Von Neumann, who died in 1957, did not teach machines to play Go. But when asked “what it would take for a computer, or some other mechanical entity, to begin to think and behave like a human being,” he replied that “it would have to play, like a child.” His Promethean transgression, conducted in a computer lab in Princeton, involved a contraption called MANIAC. The name was an acronym for “Mathematical Analyzer, Numerical Integrator and Computer,” which doesn’t sound like much of a threat. But von Neumann saw no limit to its potential. “If you tell me precisely what it is a machine cannot do,” he declared, “then I can always make a machine which will do just that.” MANIAC didn’t just represent a powerful new kind of machine, but “a new type of life.”

If Oppenheimer took hold of the sacred fire of atomic power, von Neumann’s theft was bolder and perhaps more insidious: He stole a piece of the human essence. He’s not only a modern Prometheus; he’s a second Frankenstein, creator of an all but human, potentially more than human monster.

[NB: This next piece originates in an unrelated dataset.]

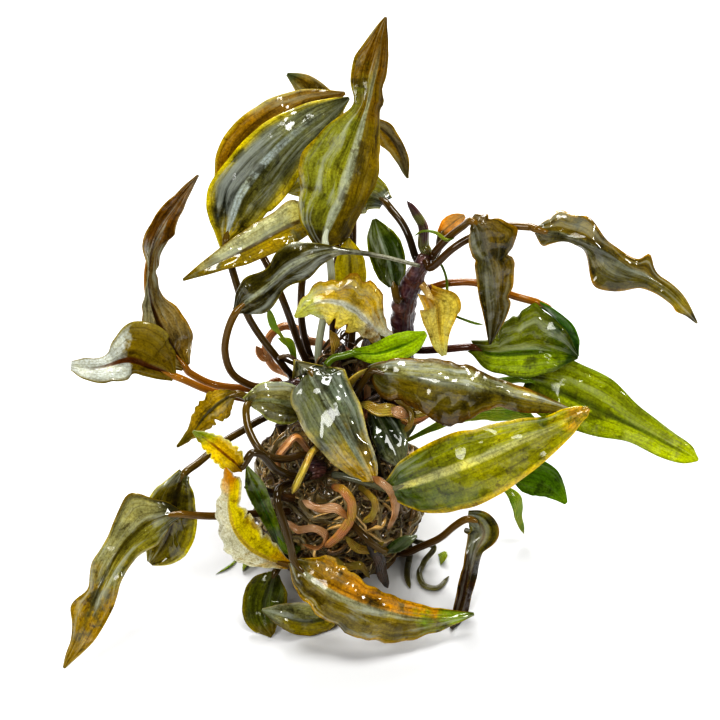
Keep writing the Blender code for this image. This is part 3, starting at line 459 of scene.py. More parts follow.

Should we be afraid of it? The myths don’t provide much reassurance, at least in their modern retelling. “Technological power as such is always an ambivalent achievement,” Labatut’s von Neumann writes toward the end of his life, “and science is neutral all through, providing only means of control applicable to any purpose, and indifferent to all. It is not the particularly perverse destructiveness of one specific invention that creates danger. The danger is intrinsic. For progress there is no cure.”